The question was not necessarily before the court in Mayor, etc., v. McCarthy, 102 N. Y. 630-638, 8 N. E. 85; but Chief Justice Ruger, referring to the question whether the price paid on sales of real estate between individuals is admissible as evidence of value, said: "We think it quite clear, however, that such price is not, in any view, competent evidence of value." In Blanchard v. Steam-Boat Co., 59 N. Y. 292, the defendant attempted to show the value of a sunken steamboat by proving the value of other steam-boats with which she could be compared, and it was held that the evidence was not competent. In Langdon v. City of New York, 59 Hun, 434, 13 N. Y. Supp. 864, 866, the objection was that other evidence should be produced to establish

the fact sought to be proven, so that the question of the relevancy of the evidence was not before the court.

We are of the opinion that the value of property which depends upon the presence or absence of inherent qualities not necessarily present or absent in other and similar property cannot be proved by showing the price paid for such other and similar property. The value of property having a recognized market value, such as No. 1 wheat and corn, may, of course, be proven by showing the market prices; but the value of property which is dependent upon locality, adaptability for a particular use, as well as the use made of property immediately adjoining, may not be shown.by evidence of the price paid for similar property. Even under the Massachusetts rule, a reversal would not be justified because of the extent of the discretion vested in the judge or officer presiding at the trial to determine whether such evidence is admissible, depending, of course, on various elements, such as the nearness or remoteness of the time of sale; whether the premises are far separated; the condition of the property about the parcel sold, and the use made of it, which may have operated to enhance or diminish its selling value; the similarity of the property, not only as to description, but as to its availability for use. Chandler v. Jamaica Pond Aqueduct Corp., 122 Mass. 305; Gardner v. Brookline, 127 Mass. 358-363, and cases cited.

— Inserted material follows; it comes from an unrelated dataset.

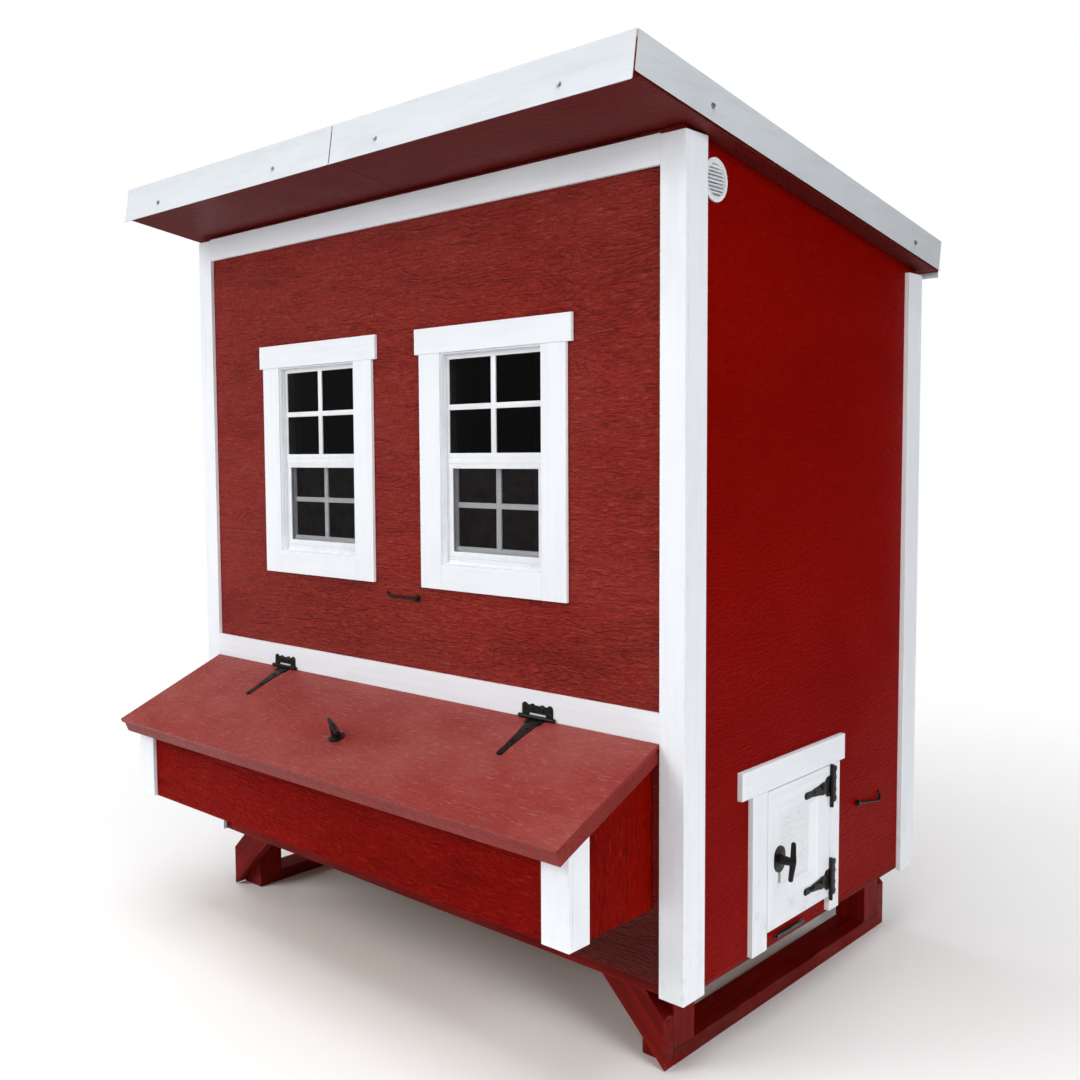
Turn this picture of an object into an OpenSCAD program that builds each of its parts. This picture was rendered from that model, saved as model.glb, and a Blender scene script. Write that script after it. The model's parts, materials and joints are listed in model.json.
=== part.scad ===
// Walk-in hen coop on two skids, built board by board.
// Units are millimetres. +X runs along the nest wall towards the hen door,
// -Y is the nest side, +Z is up, and the origin lies on the ground
// under the middle of the overall box.

/* [Walls] */
// length of the coop over its siding
wall_length = 1829; // [1650:1:2000]
// depth of the coop over its siding
wall_depth = 1219; // [1190:1:1320]
// thickness of the siding sheets
siding_t = 11; // [9:0.5:12]
// underside of the floor frame above the ground
floor_z = 188; // [170:1:200]
// bottom edge of the siding on the two ends
side_bottom_z = 207; // [203:1:215]
// bottom edge of the siding on the front and back
front_bottom_z = 218; // [210:1:230]
// height of the sheet joint in the front siding
sheet_joint_z = 818; // [800:1:830]

/* [Framing] */
// thickness of the framing lumber
lumber_t = 38; // [35:1:40]
// width of the wall studs
stud_w = 64; // [60:1:66]
// height of the floor joists
joist_h = 89; // [80:1:89]
// thickness of the floor sheet
deck_t = 16; // [12:1:18]

/* [Skids] */
// distance from the end siding to the outer face of a skid
skid_inset = 60; // [55:1:70]
// distance from the front or back siding to the legs
leg_inset = 62; // [62:1:70]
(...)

In point of time, the White sale was a year and one-half prior to the date when the offer was made to prove it. The White water-power was in actual use in the operation of a mill, while the water-power of Mr. Butler had not been utilized in any degree whatever. True, as much water will be diverted from the Butler property as the White property, but it does not follow that the respective water-powers are of equal value. The value of a water-power depends on its availability for use; and, as a matter of common observation, that at certain points along a stream the water-power can be more readily and cheaply made available for industrial purposes than at others. So, if appellant's contention as to the admissibility of evidence of that character could be allowed, we should necessarily reach the conclusion that the nature of the evidence offered as to similarity was not of such a character as to authorize a court to hold, as a matter of law, that the commission improperly exercised their discretion in refusing to admit proof of the price paid for the White parcel.

The order should be affirmed. All concur.